Tuesday, July 24, 2007

Roadside Turkmenistan--July 13

In the Karakum Desert lives a prehistoric beast known as the zemzem, a desert crocodile that is rare to see. Nearly six feet long, they creep about the desert feeding on small rodents and spend the winter hibernating in their prey's furrows. If this was the American Southwest, such a creature would be captured, thrown in a pen, and billboards erected a 1000 miles in either direction: "Monster of the Desert," "Do You Dare Look!"

The zemzem is only one of the attractions of Roadside Turkmenistan. Right up there, too, is the Darvaza Gas Crater. During the days of Soviet gas exploration, immense sink holes occured, results of explosions at some loss of life (numbers the Soviets have never released). One of these giant craters shoots flames from its crevices to spectacular effect.



Out in the desert of Turkmenistan



The gas crater

The driver, the Armenian guide Angela, (this is not the Russian from the first few days), and I drive five hours north of Ashgabat, through desert with its occasional sand dunes and camel silhouettes. We turn off the road, 4-wheel drive on, and continue up and over the dunes until the gas crater appears. A few other cars are here, including a group of a dozen Slovenians. The drivers set to work laying out blankets and innumerable bottles of vodka. After a while, one of the drivers takes off into the pitch black. He returns with more vodka and some meat. They fix skewers of food over a campfire, and it's delicious.

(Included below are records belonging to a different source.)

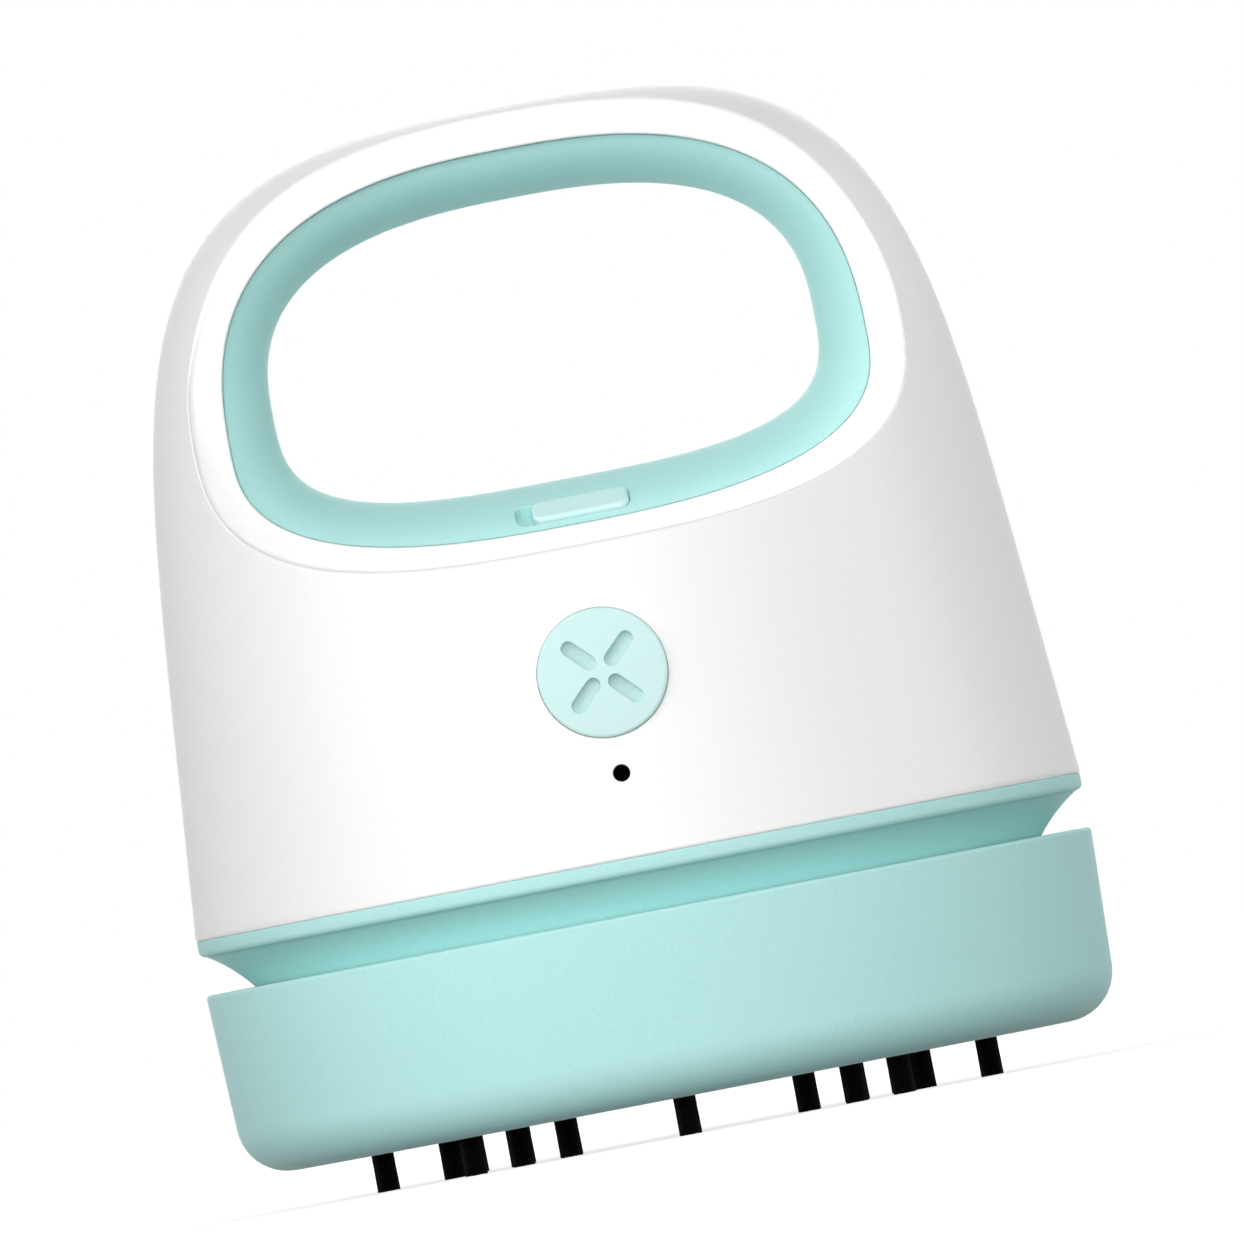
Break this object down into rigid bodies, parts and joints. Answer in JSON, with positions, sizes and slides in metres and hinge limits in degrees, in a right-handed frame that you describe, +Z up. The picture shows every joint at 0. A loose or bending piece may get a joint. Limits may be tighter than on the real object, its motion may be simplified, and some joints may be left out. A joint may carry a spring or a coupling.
{
  "type": "desktop mini vacuum cleaner",
  "caption": "Palm-size desk vacuum: white dome with a lined handle opening, slide key and push button, lifting off a mint dust cup that stands on brush tufts.",
  "frame": {"origin": "centre of the dome's axis on the surface that the brush tufts stand on", "axes": "+Z up along the dome's axis, push button towards -Y"},
  "size_m": [0.11, 0.11, 0.1274],
  "materials": {
    "white_shell": "satin moulded white plastic",
    "mint_body": "satin moulded mint plastic",
    "mint_light": "satin moulded light mint plastic",
    "black_plastic": "moulded black plastic",
    "black_lens": "dark glossy lamp lens",
    "lamp_white": "small lamp",
    "board_green": "circuit board with solder mask",
    "seal_rubber": "soft black rubber",
    "filter_felt": "white filter felt",
    "tuft_nylon": "black nylon bristles",
    "screw_steel": "zinc plated steel",
    "motor_steel": "plated steel",
    "cell_wrap": "shrink wrap sleeve"
  },
  "bodies": {
    "dust_cup": {"dust_cup": "mint_body", "brush_plate": "mint_body", "brush_tufts": "tuft_nylon", "base_screws": "screw_steel"},
    "main_unit": {"front_shell": "white_shell", "rear_shell": "white_shell", "handle_liner": "mint_body", "slide_switch": "black_plastic", "tact_switch": "black_plastic", "control_board": "board_green", "status_led": "lamp_white", "indicator_lens": "black_lens", "waist_ring": "mint_body", "cup_seal": "seal_rubber", "filter_frame": "white_shell", "filter_pad": "filter_felt", "motor_plate": "white_shell", "plate_screws": "screw_steel", "motor_screws": "screw_steel", "motor_can": "motor_steel", "motor_end_cap": "black_plastic", "battery_cell": "cell_wrap", "battery_clamp": "black_plastic", "charge_board": "board_green", "charge_socket": "motor_steel", "housing_screws": "screw_steel"},
    "fan": {"impeller": "white_shell", "motor_shaft": "motor_steel"},
    "power_slide": {"power_slide": "mint_light"},
    "front_button": {"front_button": "mint_light", "switch_plunger": "black_plastic"}
  },
  "joints": [
    {"name": "cup_release", "type": "slide", "parent": "dust_cup", "child": "main_unit", "axis": [0, 0, 1], "range_m": [0, 0.03]},
    {"name": "fan_spin", "type": "hinge", "parent": "main_unit", "child": "fan", "pos_m": [0, 0, 0.03], "axis": [0, 0, 1], "continuous": true},
    {"name": "power_slide_travel", "type": "slide", "parent": "main_unit", "child": "power_slide", "axis": [-1, 0, 0], "range_m": [0, 0.002]},
    {"name": "button_press", "type": "slide", "parent": "main_unit", "child": "front_button", "axis": [0, 0.9963, -0.0855], "range_m": [0, 0.001], "stiffness_N_per_m": 400}
  ]
}
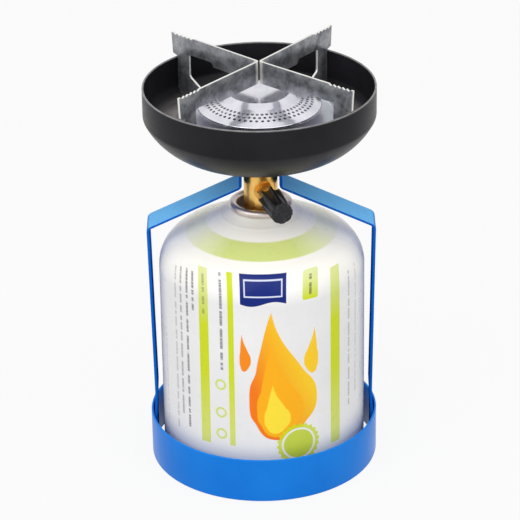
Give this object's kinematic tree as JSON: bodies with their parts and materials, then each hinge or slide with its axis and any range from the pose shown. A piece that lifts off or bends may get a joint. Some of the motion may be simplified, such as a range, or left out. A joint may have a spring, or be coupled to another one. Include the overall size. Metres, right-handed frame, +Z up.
{
  "type": "portable gas stove",
  "caption": "Portable gas stove on a screw cartridge: burner in a bowl windshield, folded pot supports, strap and ring stand, needle valve with fluted knob.",
  "frame": {"origin": "centre of the base ring's lower edge, on the surface that the stove stands on", "axes": "+Z up along the cartridge, -Y towards the knob side that the picture shows, +X to the right of that view, through the strap's right leg"},
  "size_m": [0.1224, 0.1224, 0.226],
  "materials": {
    "ring_paint": "gloss blue enamel",
    "strap_paint": "gloss blue enamel",
    "bowl_paint": "satin charcoal enamel",
    "support_plate": "bright zinc plate",
    "crown_plate": "bright nickel plate",
    "bell_plate": "bright nickel plate",
    "pan_plate": "satin plate",
    "tube_steel": "zinc plate",
    "nut_steel": "zinc plate",
    "valve_brass": "turned brass",
    "fitting_brass": "turned brass",
    "filter_bronze": "sintered bronze",
    "knob_plastic": "black moulded plastic",
    "seal_rubber": "black nitrile rubber",
    "pin_steel": "bright steel",
    "can_paint": "gloss white print",
    "base_tinplate": "bare tinplate",
    "cup_tinplate": "bare tinplate",
    "housing_plastic": "natural acetal",
    "stem_plastic": "natural acetal"
  },
  "bodies": {
    "cartridge": {"cartridge_shell": "can_paint", "cartridge_base": "base_tinplate", "valve_cup": "cup_tinplate", "cup_gasket": "seal_rubber", "stem_gasket": "seal_rubber", "valve_housing": "housing_plastic", "stem_spring": "pin_steel"},
    "stem": {"cartridge_stem": "stem_plastic"},
    "connector_seal": {"connector_gasket": "seal_rubber"},
    "depressor": {"depressor_pin": "pin_steel"},
    "stove": {"base_ring": "ring_paint", "cradle_strap": "strap_paint", "windshield_bowl": "bowl_paint", "pot_support_left": "support_plate", "pot_support_right": "support_plate", "burner_crown": "crown_plate", "burner_bell": "bell_plate", "drip_pan": "pan_plate", "mixing_tube": "tube_steel", "lock_washer": "nut_steel", "clamp_nut": "nut_steel", "jet": "fitting_brass", "jet_filter": "filter_bronze", "valve_body": "valve_brass", "gland_nut": "fitting_brass"},
    "spindle_seal": {"spindle_o_ring": "seal_rubber"},
    "control": {"valve_spindle": "fitting_brass", "control_knob": "knob_plastic"}
  },
  "joints": [
    {"name": "lift_off", "type": "slide", "parent": "cartridge", "child": "connector_seal", "axis": [0, 0, 1], "range_m": [0, 0.155]},
    {"name": "thread_travel", "type": "slide", "parent": "connector_seal", "child": "depressor", "axis": [0, 0, 1], "range_m": [0, 0.00363]},
    {"name": "stove_turn", "type": "hinge", "parent": "depressor", "child": "stove", "pos_m": [0, 0, 0], "axis": [0, 0, 1], "range_deg": [0, 1440]},
    {"name": "stem_rise", "type": "slide", "parent": "cartridge", "child": "stem", "axis": [0, 0, 1], "range_m": [0, 0.0012], "deforming": ["stem_spring"]},
    {"name": "spindle_travel", "type": "slide", "parent": "stove", "child": "spindle_seal", "axis": [0.284, -0.9588, 0], "range_m": [0, 0.00112]},
    {"name": "knob_turn", "type": "hinge", "parent": "spindle_seal", "child": "control", "pos_m": [0, 0, 0.1565], "axis": [0.284, -0.9588, 0], "range_deg": [0, 540]}
  ],
  "couplings": [
    {"joint": "thread_travel", "follows": "stove_turn", "m_per_rad": 0.00014438},
    {"joint": "stem_rise", "follows": "stove_turn", "m_per_rad": 0.000047741},
    {"joint": "knob_turn", "follows": "spindle_travel", "rad_per_m": 8377.6}
  ]
}
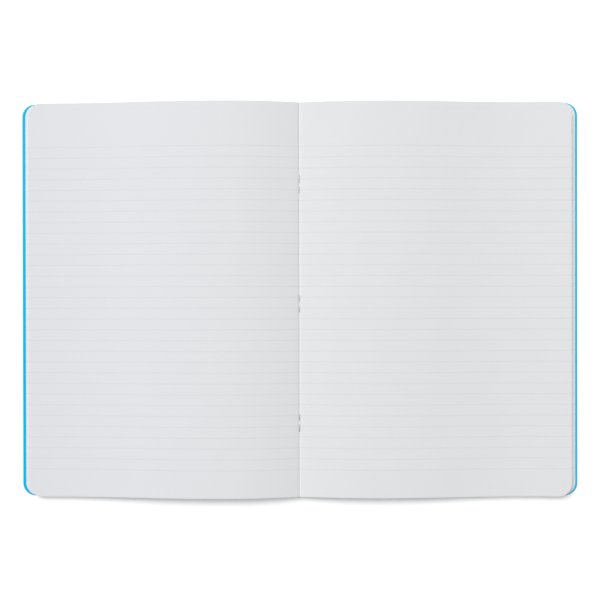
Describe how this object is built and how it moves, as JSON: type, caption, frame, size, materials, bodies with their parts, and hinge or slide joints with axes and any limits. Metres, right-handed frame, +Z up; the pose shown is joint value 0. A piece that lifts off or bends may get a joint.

The drivers and my guide start in on the vodka toasts and continue far into the night. When they finally pass out and their music shuts off and the Ljubljana chorus across the way quiets down, I'm comfy in a sleeping bag stretched out in the back of the Land Cruiser, alone with the stars and the flaming gas crater before me.

1 comment:

Anonymous said...

Did you see a zemzem? Do they really exist? It sounds like a mythological beast, right up their with Soviet green policies. But, here's the important question: How was the vodka?
tu amiga querida

P.S. Nice to have you back online and reporting---missed them!